AI technology continues to evolve, automating services and altering the way we interact with one another. Some forms of AI are able to mimic human speech, though the process of training an AI to learn and reproduce a human voice can usually take a while. However, the Vall-E AI voice tool has astonished audiences with how fast it can do such a thing. This particular AI voice tool can mimic a person’s speech after just a few seconds of training.

As reported by PC Gamer, Vall-E was created by a group of researchers at Microsoft. Its advantage over similar AI voice tools is that it can replicate human speech with a very small sample size. Roughly, Vall-E only needs three seconds of training in order to mimic a person’s speech. A paper was published at Cornell University (which we learned of from Windows Central) that breaks down the difference between Vall-E and other text-to-speech synthesizers.



Source: Vall-E

Large-scale data crawled from the Internet cannot meet the requirement, and always lead to performance degradation.
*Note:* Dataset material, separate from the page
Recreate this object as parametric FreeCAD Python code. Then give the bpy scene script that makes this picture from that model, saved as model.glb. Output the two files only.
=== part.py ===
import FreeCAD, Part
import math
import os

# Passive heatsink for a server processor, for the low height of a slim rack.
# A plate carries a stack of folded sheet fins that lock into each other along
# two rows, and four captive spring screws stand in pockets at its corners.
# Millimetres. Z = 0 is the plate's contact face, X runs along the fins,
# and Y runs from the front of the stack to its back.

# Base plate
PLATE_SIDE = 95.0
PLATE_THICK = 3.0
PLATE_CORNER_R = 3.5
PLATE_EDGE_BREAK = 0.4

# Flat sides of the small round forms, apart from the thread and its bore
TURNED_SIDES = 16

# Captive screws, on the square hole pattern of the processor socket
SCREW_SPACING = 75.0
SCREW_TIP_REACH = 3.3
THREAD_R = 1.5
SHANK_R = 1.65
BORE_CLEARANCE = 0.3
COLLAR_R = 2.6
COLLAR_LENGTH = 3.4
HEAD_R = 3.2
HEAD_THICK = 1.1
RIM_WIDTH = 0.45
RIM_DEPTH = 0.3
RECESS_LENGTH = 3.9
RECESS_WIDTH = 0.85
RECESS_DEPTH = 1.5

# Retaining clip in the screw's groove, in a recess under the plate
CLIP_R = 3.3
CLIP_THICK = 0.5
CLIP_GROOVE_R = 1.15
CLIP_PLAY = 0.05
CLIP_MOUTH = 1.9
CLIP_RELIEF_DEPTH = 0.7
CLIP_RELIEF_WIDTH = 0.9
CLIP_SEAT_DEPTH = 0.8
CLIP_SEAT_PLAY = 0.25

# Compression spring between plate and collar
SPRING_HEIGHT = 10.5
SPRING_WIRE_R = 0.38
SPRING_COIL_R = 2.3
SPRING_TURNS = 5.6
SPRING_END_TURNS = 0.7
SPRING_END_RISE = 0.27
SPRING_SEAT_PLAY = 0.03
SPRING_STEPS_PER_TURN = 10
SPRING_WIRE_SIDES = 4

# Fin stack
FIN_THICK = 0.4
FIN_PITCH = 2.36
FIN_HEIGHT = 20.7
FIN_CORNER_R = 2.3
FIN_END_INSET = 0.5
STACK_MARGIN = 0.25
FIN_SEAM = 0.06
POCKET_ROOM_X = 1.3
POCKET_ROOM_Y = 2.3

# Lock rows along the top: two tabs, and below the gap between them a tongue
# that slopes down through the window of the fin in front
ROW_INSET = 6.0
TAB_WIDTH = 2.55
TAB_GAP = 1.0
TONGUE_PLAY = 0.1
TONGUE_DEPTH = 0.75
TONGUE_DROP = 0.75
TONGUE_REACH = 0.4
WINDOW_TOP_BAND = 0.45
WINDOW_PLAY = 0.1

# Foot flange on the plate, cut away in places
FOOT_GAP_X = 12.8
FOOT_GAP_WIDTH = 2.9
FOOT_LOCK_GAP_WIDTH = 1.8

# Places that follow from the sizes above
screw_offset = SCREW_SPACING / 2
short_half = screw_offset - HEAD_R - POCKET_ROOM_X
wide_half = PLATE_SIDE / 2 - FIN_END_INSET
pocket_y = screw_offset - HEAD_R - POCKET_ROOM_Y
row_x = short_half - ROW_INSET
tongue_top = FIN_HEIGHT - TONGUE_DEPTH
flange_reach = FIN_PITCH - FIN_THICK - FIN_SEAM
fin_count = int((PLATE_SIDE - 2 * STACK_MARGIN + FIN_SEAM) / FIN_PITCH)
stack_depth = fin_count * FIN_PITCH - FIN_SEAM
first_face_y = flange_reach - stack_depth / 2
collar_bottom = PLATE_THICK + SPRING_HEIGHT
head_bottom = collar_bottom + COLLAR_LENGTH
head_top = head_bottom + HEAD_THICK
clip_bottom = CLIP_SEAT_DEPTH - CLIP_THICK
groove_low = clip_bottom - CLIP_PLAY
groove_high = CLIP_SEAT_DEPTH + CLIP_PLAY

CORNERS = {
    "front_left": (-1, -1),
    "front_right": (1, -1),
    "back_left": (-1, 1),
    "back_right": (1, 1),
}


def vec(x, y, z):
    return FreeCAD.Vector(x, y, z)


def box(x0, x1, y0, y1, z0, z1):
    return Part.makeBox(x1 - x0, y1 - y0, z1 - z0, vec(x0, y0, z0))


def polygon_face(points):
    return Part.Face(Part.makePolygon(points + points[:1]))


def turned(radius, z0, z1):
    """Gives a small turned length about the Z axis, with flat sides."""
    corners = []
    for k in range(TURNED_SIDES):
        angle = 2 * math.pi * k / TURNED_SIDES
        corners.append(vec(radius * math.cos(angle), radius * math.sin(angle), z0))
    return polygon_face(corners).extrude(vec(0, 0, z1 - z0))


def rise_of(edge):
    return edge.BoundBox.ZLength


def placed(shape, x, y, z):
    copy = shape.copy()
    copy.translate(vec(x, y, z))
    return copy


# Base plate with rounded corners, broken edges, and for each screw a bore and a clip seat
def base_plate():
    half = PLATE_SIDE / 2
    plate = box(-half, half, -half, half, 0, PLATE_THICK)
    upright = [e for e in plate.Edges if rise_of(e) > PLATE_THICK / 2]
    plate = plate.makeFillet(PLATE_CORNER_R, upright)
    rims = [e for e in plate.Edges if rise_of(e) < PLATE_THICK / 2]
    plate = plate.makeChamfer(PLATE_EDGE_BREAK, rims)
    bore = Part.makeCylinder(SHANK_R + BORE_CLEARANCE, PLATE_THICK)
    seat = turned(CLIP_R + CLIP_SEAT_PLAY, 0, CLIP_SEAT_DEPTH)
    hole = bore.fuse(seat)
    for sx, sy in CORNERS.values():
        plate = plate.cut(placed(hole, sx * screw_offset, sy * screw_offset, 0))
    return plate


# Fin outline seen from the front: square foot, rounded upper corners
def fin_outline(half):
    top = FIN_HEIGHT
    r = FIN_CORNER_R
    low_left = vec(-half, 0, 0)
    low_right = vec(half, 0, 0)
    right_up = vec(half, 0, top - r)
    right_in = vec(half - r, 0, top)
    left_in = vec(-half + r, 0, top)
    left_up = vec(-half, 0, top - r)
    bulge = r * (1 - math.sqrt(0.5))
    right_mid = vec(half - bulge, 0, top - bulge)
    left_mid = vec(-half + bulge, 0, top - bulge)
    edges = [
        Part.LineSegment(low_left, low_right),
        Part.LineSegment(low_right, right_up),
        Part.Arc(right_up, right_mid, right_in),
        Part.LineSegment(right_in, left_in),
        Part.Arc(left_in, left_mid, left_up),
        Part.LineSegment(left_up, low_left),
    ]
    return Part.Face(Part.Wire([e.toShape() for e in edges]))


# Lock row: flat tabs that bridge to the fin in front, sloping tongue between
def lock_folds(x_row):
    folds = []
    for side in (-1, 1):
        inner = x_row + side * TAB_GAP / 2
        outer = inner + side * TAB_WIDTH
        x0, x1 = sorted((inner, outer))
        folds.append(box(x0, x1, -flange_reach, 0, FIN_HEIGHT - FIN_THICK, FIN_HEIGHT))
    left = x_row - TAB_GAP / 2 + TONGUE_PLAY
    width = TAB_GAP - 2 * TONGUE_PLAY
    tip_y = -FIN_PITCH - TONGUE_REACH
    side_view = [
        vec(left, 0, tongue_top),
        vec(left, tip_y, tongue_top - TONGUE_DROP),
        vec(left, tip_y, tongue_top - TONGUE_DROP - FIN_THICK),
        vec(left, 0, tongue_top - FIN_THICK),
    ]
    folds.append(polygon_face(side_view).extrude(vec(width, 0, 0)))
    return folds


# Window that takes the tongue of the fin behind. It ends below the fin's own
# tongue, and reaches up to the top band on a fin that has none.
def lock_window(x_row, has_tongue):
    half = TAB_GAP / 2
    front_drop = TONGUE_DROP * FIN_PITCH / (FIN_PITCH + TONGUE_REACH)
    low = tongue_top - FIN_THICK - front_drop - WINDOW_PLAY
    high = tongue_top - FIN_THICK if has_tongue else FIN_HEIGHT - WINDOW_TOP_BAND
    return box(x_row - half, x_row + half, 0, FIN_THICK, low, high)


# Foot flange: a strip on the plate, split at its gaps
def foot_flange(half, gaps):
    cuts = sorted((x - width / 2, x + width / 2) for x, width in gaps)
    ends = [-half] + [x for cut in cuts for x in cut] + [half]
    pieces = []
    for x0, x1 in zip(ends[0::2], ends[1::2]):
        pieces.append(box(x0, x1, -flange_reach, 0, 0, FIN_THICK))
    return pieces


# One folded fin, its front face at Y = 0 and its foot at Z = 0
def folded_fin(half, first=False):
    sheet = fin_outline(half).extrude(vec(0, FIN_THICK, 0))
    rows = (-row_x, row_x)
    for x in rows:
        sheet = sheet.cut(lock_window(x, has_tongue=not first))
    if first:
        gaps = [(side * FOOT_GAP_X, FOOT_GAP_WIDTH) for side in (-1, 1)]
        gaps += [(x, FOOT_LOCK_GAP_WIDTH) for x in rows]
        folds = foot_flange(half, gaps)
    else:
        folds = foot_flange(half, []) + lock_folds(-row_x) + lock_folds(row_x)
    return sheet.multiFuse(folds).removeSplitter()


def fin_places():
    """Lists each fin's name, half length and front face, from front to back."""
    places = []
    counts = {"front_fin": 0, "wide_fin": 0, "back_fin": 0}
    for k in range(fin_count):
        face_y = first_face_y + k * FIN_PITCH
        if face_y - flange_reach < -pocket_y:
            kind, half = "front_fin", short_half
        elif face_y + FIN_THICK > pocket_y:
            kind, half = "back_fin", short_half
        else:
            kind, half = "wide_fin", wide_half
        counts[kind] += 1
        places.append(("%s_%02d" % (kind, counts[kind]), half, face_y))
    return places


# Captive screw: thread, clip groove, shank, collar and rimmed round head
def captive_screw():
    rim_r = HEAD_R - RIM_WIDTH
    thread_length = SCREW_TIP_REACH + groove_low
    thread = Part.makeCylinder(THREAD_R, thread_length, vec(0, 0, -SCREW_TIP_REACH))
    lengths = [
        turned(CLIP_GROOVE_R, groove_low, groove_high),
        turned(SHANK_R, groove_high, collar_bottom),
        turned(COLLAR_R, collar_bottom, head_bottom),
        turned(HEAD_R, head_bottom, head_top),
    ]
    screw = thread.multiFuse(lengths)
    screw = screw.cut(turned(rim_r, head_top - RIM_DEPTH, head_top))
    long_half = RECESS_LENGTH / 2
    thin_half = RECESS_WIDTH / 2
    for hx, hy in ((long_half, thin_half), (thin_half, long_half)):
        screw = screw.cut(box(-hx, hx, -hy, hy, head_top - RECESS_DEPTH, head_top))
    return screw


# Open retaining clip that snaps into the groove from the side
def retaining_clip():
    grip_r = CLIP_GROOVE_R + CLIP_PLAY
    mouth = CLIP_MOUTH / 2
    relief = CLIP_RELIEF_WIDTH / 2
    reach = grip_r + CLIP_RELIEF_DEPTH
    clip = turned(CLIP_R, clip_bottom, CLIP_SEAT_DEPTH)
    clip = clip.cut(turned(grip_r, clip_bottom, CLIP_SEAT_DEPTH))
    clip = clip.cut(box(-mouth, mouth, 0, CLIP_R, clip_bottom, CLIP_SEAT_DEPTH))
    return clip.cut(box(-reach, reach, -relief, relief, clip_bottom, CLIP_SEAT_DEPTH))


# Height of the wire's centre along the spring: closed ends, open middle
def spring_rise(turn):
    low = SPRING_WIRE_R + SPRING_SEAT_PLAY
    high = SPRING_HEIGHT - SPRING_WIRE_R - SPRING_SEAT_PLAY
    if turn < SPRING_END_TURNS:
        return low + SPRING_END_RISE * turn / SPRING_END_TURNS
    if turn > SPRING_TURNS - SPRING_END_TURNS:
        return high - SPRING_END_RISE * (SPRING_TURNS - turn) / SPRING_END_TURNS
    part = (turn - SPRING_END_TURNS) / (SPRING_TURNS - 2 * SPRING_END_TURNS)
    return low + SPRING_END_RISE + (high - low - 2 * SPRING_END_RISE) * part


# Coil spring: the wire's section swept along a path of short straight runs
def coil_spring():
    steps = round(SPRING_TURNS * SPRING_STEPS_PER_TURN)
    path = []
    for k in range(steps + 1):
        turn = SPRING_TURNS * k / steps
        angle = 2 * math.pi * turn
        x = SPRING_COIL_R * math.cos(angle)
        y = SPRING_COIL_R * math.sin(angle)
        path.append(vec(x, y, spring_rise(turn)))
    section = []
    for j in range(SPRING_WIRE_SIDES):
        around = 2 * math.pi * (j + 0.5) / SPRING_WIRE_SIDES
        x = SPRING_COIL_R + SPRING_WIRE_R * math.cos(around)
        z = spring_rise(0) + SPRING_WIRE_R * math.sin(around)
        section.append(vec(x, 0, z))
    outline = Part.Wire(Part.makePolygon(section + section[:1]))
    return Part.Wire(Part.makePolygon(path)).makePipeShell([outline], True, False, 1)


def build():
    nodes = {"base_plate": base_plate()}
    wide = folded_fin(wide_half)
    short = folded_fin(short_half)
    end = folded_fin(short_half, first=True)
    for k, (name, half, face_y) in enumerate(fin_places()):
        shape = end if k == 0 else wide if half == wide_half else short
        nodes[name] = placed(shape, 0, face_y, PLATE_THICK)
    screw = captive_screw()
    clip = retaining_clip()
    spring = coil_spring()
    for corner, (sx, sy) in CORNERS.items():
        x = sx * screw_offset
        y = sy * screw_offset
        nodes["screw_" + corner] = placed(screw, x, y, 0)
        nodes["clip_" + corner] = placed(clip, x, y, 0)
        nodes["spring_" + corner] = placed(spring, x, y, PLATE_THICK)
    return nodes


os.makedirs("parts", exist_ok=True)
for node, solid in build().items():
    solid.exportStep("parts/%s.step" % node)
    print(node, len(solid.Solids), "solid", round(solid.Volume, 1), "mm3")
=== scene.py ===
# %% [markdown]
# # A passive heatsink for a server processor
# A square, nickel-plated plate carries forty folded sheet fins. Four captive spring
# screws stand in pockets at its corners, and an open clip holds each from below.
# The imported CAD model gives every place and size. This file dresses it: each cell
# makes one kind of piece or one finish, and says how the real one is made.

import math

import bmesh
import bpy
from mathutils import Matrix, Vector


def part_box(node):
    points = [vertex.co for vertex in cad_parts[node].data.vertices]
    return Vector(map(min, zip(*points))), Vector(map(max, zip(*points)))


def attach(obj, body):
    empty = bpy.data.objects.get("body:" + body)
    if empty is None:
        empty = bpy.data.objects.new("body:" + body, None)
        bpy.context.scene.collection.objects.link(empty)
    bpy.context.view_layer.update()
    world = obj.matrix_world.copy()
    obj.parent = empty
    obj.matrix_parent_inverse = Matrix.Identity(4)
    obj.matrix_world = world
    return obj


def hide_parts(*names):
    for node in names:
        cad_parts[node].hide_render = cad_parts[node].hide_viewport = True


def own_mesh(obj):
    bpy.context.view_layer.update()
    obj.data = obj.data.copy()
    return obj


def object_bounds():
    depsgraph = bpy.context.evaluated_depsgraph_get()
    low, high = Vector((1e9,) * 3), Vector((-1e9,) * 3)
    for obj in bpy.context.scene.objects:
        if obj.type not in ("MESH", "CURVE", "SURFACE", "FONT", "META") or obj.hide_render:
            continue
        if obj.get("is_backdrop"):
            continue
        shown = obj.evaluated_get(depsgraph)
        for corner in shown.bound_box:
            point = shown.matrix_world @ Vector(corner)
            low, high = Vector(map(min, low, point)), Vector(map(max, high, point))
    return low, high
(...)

Because the training data is relatively small, current TTS systems still suffer from poor generalization. Speaker similarity and speech naturalness decline dramatically for unseen speakers in the zero-shot scenario.

VALL-E significantly outperforms the state-of-the-art zero-shot TTS system [Casanova et al., 2022b] in terms of speech naturalness and speaker similarity, with +0.12 comparative mean option score (CMOS) and +0.93 similarity mean option score (SMOS) improvement on LibriSpeech. VALL-E also beats the baseline on VCTK with +0.11 SMOS and +0.23 CMOS improvements.

Vall-E seems like the next major step forward for AI text-to-speech synthesizers.